Moreover, the operating system divides semaphores into two types:
- Counting Semaphore
- Binary Semaphore
Counting Semaphore
In counting semaphore, multiple resources are handled. They are initialized with the count function, and resources are allocated until the count reaches 0. The task requesting the resources will be blocked, and they have a non-restricted value domain. When several resources are added, the count value increases, and when the number of resources reduces, the count is reduced.
Binary Semaphore
In binary semaphore, the semaphore value ranges from 0 to 1. It’s similar to mutex lock, with the difference that mutex is a locking method and semaphore is a signalling method. When a process needs to use a binary semaphore resource, it invokes the wait() method, which decreases the semaphore’s value from 1 to 0.
When the process releases the resource, it uses the signal() method to increase the semaphore value to 1. When a process needs to access a resource, and the semaphore value is 0, it uses the wait() method to block until the current process that is using the resource releases it.
Advantages and disadvantages of semaphore
There are various advantages and disadvantages of semaphore. Some of the advantages and disadvantages of semaphore are as follows:
Advantages
- It doesn’t permit various processes to enter in the critical section.
- There is no waste of process time or resources because of the busy waiting in semaphore. The processes are only permitted to access the crucial area if a certain condition is satisfied.
- It allows flexible management of resources.
- It allows multiple threads to access in the critical section.
Disadvantages
- The wait and signal method must be executed to avoid the deadlock.
- A procedure can become blocked if it is used incorrectly. Such a situation is called Deadlock.
- It can cause priority inversion, which means that low-priority processes can access the critical section first, and high-priority processes can access it later.
Main Differences between the Spinlock and Semaphore
Here, you will learn the main differences between the Spinlock and Semaphore. Various differences between the Spinlock and Semaphore are as follows:
- Spinlock may be used for mutual exclusion. In contrast, semaphores may be used either for mutual exclusion or a counting semaphore.

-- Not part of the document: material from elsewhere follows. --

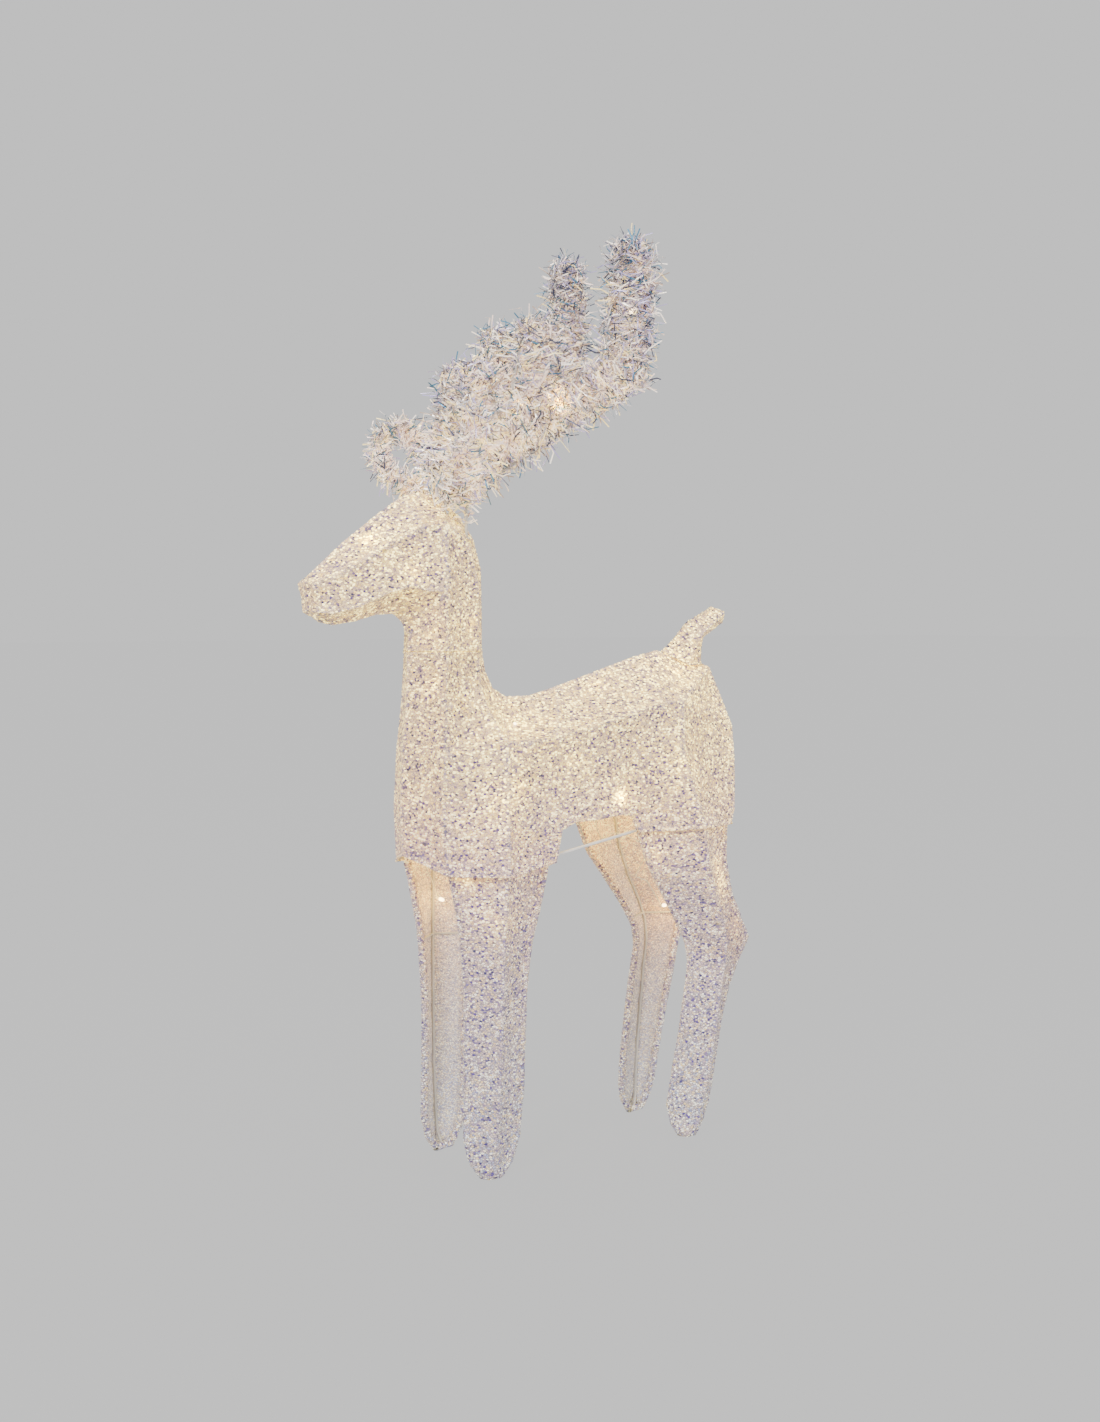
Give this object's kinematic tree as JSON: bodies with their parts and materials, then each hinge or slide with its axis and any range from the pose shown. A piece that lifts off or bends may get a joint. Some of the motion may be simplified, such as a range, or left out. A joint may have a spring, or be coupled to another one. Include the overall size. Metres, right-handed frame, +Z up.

- Spinlocks permit only a single process at any particular time to access the critical section. In contrast, semaphore allows multiple processes at any particular time to access the critical section.
- Spinlock may have only two values which are Locked and Unlocked. In contrast, in semaphore, the mutex will have a value 1 or 0, but if used like a semaphore, it may have different values.
- Spinlock allows only a single thread at a time to acquire the lock and proceed it with a critical section. In contrast, semaphore allows multiple threads to access the critical section.
- Spinlock is a low-level synchronization mechanism. In contrast, the semaphore is a signaling mechanism.
- A process waiting for a lock in spinlock will have instant access to the critical section since the process will poll for the lock continually. In contrast, a process waiting for a lock in semaphore may not enter the crucial section as soon as the lock is released since the process has gone to sleep and will enter the critical section when it is woken up.
- Spinlock is a busy-wait process. In contrast, the semaphore is a sleep wait process.
Head-to-head Comparison between the Spinlock and Semaphore
Here, you will learn the head-to-head comparison between the Spinlock and Semaphore. Various differences between the Spinlock and Semaphore are as follows:
Spinlock | Semaphore |
---|---|
It may be used for mutual exclusion. | It may be used either for mutual exclusion or a counting semaphore. |
Spinlock is a low-level synchronization technique. | It is a signaling mechanism. |
If a spinlock is held for a long time, it may be wasteful. | There is no resource wastage of resources and process time. |
Spinlocks are very effective because they are blocked only for a short period of time. | It is held for a longer time, and it uses spinlock to get access to its control structure. |
It permits only a single thread at a time to acquire the lock and proceed it with a critical section. | It permits multiple threads to access the critical section. |
It is a busy-wait process. | It is a sleep wait process. |
Spinlocks are ineffective in uniprocessor systems because they keep the processor busy each time it polls the lock and prevents any other process from functioning. | Semaphore is helpful in uniprocessor systems since they do not keep the processor busy while waiting for the lock. |
It may have only two values which are Locked and Unlocked. | In semaphore, the mutex will have a value 1 or 0, but it may have different values if used as a counting semaphore. |
It permits only a single process at a time to access in the critical section. | It permits several processes at any particular time to access the critical section. |
While holding a spinlock, it is recommended to disable the interrupts. | It may be locked with interrupt enabled. |
It is valid for only a single process. | It may be used to synchronize between many processes. |
A process waiting for a lock in spinlock will have instant access to the critical section since the process will poll for the lock continually. | A process waiting for a lock in semaphore may not enter the crucial section as soon as the lock is released since the process has gone to sleep and will enter the critical section when it is woken up. |
Conclusion
Spinlock is a low-level synchronization method. It’s simple and quick to install. However, it wastes system resources. On the other hand, semaphores provide a more advanced solution to the process synchronization problem. They don’t waste system resources as they put the waiting processes to sleep. Still, if semaphores are used carelessly, they might cause deadlocks.